- _REQUIREMENT_: Produce the listing below again, exactly as shown.

- _AVAILABLE DATA_:

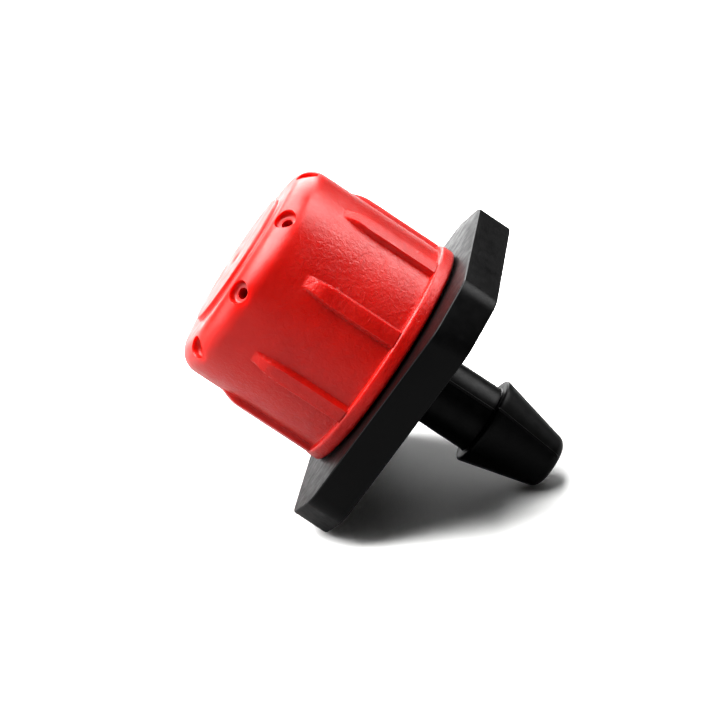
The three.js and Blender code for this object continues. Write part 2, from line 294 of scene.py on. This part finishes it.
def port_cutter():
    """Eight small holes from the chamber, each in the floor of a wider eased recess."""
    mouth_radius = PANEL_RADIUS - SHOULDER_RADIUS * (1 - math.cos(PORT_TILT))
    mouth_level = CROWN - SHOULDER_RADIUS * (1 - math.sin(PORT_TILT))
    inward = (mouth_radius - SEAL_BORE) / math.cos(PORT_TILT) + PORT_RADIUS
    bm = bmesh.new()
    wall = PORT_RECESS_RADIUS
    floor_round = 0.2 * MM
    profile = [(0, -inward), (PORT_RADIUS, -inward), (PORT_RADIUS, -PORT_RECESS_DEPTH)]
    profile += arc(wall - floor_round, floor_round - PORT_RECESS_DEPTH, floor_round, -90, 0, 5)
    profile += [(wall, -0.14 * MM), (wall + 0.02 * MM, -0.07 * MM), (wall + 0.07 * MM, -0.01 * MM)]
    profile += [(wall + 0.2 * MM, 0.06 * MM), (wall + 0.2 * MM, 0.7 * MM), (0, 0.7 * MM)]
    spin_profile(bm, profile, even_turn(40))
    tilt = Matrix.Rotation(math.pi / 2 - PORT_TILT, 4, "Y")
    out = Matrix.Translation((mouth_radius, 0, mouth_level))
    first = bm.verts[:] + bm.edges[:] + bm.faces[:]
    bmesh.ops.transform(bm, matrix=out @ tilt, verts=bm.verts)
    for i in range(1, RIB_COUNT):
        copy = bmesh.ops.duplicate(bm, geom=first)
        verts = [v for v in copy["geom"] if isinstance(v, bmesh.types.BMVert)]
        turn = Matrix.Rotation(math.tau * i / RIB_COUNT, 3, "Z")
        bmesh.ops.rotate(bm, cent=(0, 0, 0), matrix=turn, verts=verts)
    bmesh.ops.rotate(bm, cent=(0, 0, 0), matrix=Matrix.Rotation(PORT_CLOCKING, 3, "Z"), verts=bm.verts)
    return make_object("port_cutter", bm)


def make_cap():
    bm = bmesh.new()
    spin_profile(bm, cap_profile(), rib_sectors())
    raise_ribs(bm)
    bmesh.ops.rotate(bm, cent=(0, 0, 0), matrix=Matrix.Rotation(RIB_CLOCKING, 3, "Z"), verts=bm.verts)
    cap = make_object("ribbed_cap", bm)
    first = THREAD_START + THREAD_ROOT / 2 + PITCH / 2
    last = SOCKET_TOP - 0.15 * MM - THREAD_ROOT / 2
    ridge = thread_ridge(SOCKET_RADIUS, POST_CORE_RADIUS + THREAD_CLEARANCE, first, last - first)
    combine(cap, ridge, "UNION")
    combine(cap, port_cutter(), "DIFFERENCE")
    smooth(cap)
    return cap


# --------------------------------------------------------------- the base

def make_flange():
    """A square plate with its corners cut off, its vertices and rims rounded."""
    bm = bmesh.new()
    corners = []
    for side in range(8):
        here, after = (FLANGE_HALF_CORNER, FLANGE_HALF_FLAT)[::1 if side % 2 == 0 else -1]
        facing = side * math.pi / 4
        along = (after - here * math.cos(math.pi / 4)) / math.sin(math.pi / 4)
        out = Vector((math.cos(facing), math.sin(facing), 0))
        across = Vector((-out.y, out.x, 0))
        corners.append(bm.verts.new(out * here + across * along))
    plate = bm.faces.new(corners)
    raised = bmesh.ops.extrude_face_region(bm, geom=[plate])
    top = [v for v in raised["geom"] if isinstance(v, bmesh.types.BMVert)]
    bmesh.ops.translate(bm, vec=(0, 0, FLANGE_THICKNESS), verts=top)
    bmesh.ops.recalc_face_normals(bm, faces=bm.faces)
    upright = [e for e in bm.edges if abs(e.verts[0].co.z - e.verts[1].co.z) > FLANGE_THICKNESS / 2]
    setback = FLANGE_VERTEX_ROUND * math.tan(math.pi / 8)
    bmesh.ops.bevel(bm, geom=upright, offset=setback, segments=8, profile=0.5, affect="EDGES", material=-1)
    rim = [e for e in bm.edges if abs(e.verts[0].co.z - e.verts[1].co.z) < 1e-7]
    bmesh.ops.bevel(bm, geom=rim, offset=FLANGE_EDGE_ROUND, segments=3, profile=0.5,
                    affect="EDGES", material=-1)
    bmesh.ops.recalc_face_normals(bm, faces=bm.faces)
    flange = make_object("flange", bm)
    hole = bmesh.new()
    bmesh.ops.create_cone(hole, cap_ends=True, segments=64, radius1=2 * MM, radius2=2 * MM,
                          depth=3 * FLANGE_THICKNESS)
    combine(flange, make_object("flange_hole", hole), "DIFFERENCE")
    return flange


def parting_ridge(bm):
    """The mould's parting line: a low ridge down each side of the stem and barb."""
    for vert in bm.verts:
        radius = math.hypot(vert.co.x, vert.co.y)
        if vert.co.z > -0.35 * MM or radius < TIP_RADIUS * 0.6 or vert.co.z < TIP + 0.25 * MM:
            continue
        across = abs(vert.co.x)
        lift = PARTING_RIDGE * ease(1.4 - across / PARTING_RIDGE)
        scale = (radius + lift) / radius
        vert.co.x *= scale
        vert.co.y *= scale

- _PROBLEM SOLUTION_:
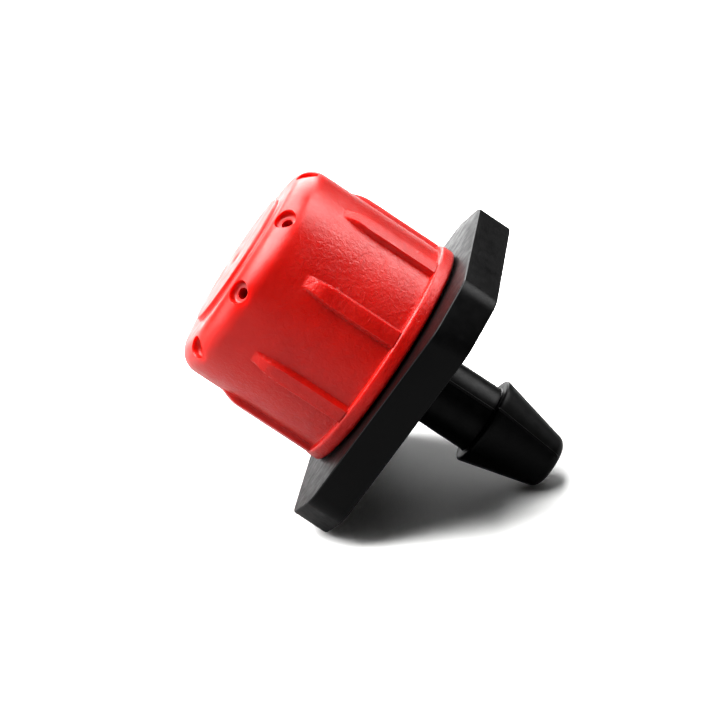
The three.js and Blender code for this object continues. Write part 2, from line 294 of scene.py on. This part finishes it.
def port_cutter():
    """Eight small holes from the chamber, each in the floor of a wider eased recess."""
    mouth_radius = PANEL_RADIUS - SHOULDER_RADIUS * (1 - math.cos(PORT_TILT))
    mouth_level = CROWN - SHOULDER_RADIUS * (1 - math.sin(PORT_TILT))
    inward = (mouth_radius - SEAL_BORE) / math.cos(PORT_TILT) + PORT_RADIUS
    bm = bmesh.new()
    wall = PORT_RECESS_RADIUS
    floor_round = 0.2 * MM
    profile = [(0, -inward), (PORT_RADIUS, -inward), (PORT_RADIUS, -PORT_RECESS_DEPTH)]
    profile += arc(wall - floor_round, floor_round - PORT_RECESS_DEPTH, floor_round, -90, 0, 5)
    profile += [(wall, -0.14 * MM), (wall + 0.02 * MM, -0.07 * MM), (wall + 0.07 * MM, -0.01 * MM)]
    profile += [(wall + 0.2 * MM, 0.06 * MM), (wall + 0.2 * MM, 0.7 * MM), (0, 0.7 * MM)]
    spin_profile(bm, profile, even_turn(40))
    tilt = Matrix.Rotation(math.pi / 2 - PORT_TILT, 4, "Y")
    out = Matrix.Translation((mouth_radius, 0, mouth_level))
    first = bm.verts[:] + bm.edges[:] + bm.faces[:]
    bmesh.ops.transform(bm, matrix=out @ tilt, verts=bm.verts)
    for i in range(1, RIB_COUNT):
        copy = bmesh.ops.duplicate(bm, geom=first)
        verts = [v for v in copy["geom"] if isinstance(v, bmesh.types.BMVert)]
        turn = Matrix.Rotation(math.tau * i / RIB_COUNT, 3, "Z")
        bmesh.ops.rotate(bm, cent=(0, 0, 0), matrix=turn, verts=verts)
    bmesh.ops.rotate(bm, cent=(0, 0, 0), matrix=Matrix.Rotation(PORT_CLOCKING, 3, "Z"), verts=bm.verts)
    return make_object("port_cutter", bm)


def make_cap():
    bm = bmesh.new()
    spin_profile(bm, cap_profile(), rib_sectors())
    raise_ribs(bm)
    bmesh.ops.rotate(bm, cent=(0, 0, 0), matrix=Matrix.Rotation(RIB_CLOCKING, 3, "Z"), verts=bm.verts)
    cap = make_object("ribbed_cap", bm)
    first = THREAD_START + THREAD_ROOT / 2 + PITCH / 2
    last = SOCKET_TOP - 0.15 * MM - THREAD_ROOT / 2
    ridge = thread_ridge(SOCKET_RADIUS, POST_CORE_RADIUS + THREAD_CLEARANCE, first, last - first)
    combine(cap, ridge, "UNION")
    combine(cap, port_cutter(), "DIFFERENCE")
    smooth(cap)
    return cap


# --------------------------------------------------------------- the base

def make_flange():
    """A square plate with its corners cut off, its vertices and rims rounded."""
    bm = bmesh.new()
    corners = []
    for side in range(8):
        here, after = (FLANGE_HALF_CORNER, FLANGE_HALF_FLAT)[::1 if side % 2 == 0 else -1]
        facing = side * math.pi / 4
        along = (after - here * math.cos(math.pi / 4)) / math.sin(math.pi / 4)
        out = Vector((math.cos(facing), math.sin(facing), 0))
        across = Vector((-out.y, out.x, 0))
        corners.append(bm.verts.new(out * here + across * along))
    plate = bm.faces.new(corners)
    raised = bmesh.ops.extrude_face_region(bm, geom=[plate])
    top = [v for v in raised["geom"] if isinstance(v, bmesh.types.BMVert)]
    bmesh.ops.translate(bm, vec=(0, 0, FLANGE_THICKNESS), verts=top)
    bmesh.ops.recalc_face_normals(bm, faces=bm.faces)
    upright = [e for e in bm.edges if abs(e.verts[0].co.z - e.verts[1].co.z) > FLANGE_THICKNESS / 2]
    setback = FLANGE_VERTEX_ROUND * math.tan(math.pi / 8)
    bmesh.ops.bevel(bm, geom=upright, offset=setback, segments=8, profile=0.5, affect="EDGES", material=-1)
    rim = [e for e in bm.edges if abs(e.verts[0].co.z - e.verts[1].co.z) < 1e-7]
    bmesh.ops.bevel(bm, geom=rim, offset=FLANGE_EDGE_ROUND, segments=3, profile=0.5,
                    affect="EDGES", material=-1)
    bmesh.ops.recalc_face_normals(bm, faces=bm.faces)
    flange = make_object("flange", bm)
    hole = bmesh.new()
    bmesh.ops.create_cone(hole, cap_ends=True, segments=64, radius1=2 * MM, radius2=2 * MM,
                          depth=3 * FLANGE_THICKNESS)
    combine(flange, make_object("flange_hole", hole), "DIFFERENCE")
    return flange


def parting_ridge(bm):
    """The mould's parting line: a low ridge down each side of the stem and barb."""
    for vert in bm.verts:
        radius = math.hypot(vert.co.x, vert.co.y)
        if vert.co.z > -0.35 * MM or radius < TIP_RADIUS * 0.6 or vert.co.z < TIP + 0.25 * MM:
            continue
        across = abs(vert.co.x)
        lift = PARTING_RIDGE * ease(1.4 - across / PARTING_RIDGE)
        scale = (radius + lift) / radius
        vert.co.x *= scale
        vert.co.y *= scale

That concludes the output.